I ran to get the catalogue and sat there picking out what I wanted. I chose a little pots and pans playset which came with utensils and everything. It wasn’t colourful or anything just solid silvery plastic so it looked very grown up and therefore very fitting as a present for keeping my first proper roza.

I went and jumped back on the sofa elated with the fact that I was getting a present! I was imagining myself sat there playing with the pots and pans and literally having the thought that this toy was going to absolutely change my life. I was just so delighted that absentmindedly, I went into the kitchen and grabbed a cocopops bar from the cupboard and took a big bite. It tasted so good. I walked back into the living room, chewing away, sat on the sofa and thought to myself, “Wow, this tastes so good. Better than ever before. Probably because I’m fasti-“

I spit it out of my mouth and burst out crying. I couldn’t believe it. I broke my first ever proper roza. I rang mummaji and through tears told her that she didn’t need to get me the present because I broke my fast with a cocopops bar. I was looking down at it like it was the most evil thing to ever cross my path. She told me it didn’t matter because it was an accident and when it’s an accident it doesn’t break your fast.

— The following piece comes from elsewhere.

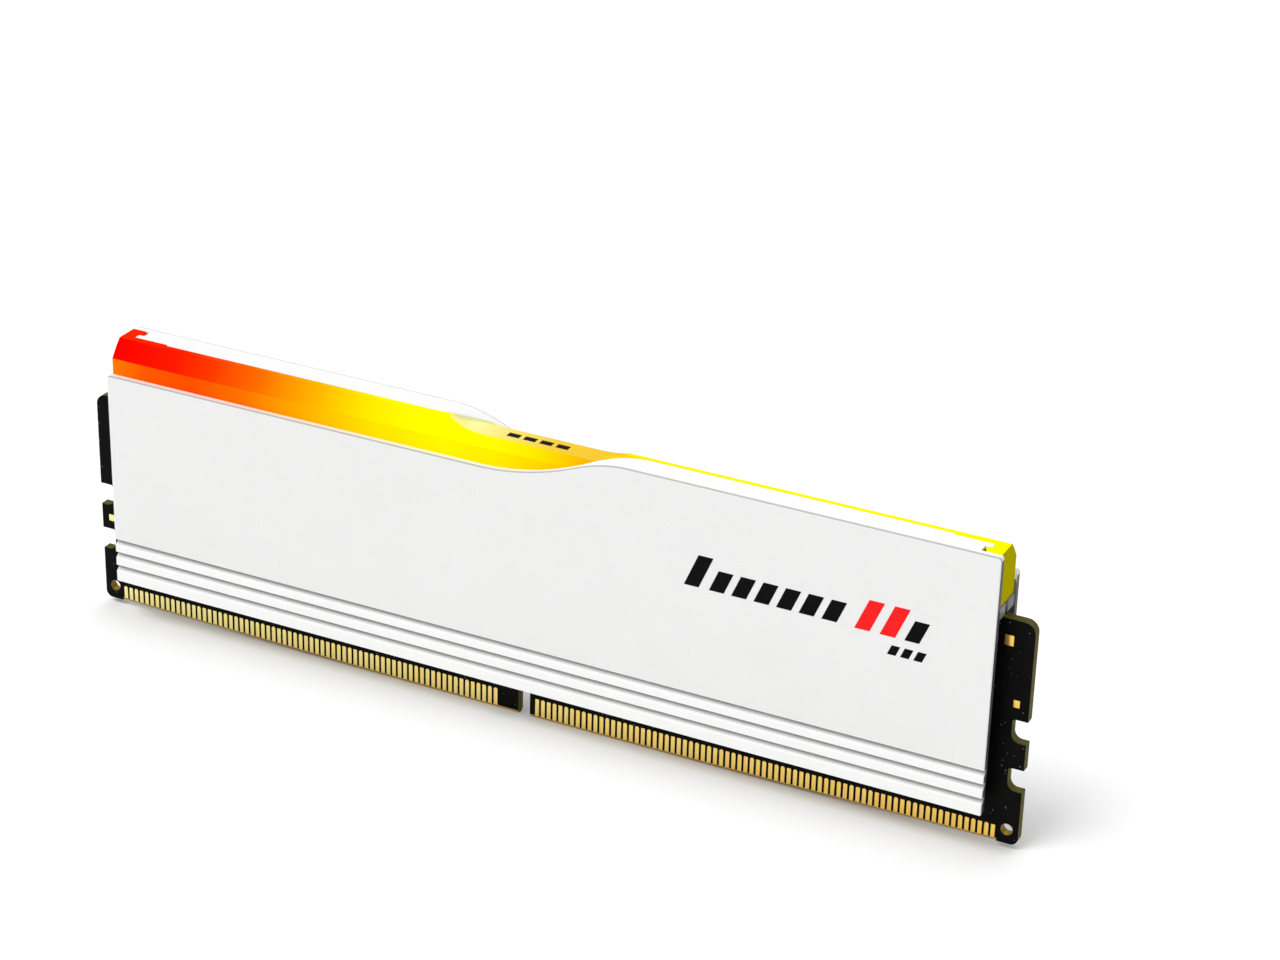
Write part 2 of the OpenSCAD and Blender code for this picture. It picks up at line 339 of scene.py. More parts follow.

That evening at iftaar we broke our fast, prayed and I received my present. Mummaji and abuji told me they were so proud of me. That was okay but I didn’t feel proud of me. What I felt was guilt. And for the first time that day I started thinking about Allah and whether or not he would be happy with my effort and forgive me or not. But I was scared I might have disappointed him.

I just knew I had to do better. I knew I had to be a good Muslim. It was a very basic thought.

“I have to be a good Muslim.”

Also –

“I have to stop eating cocopops bars.”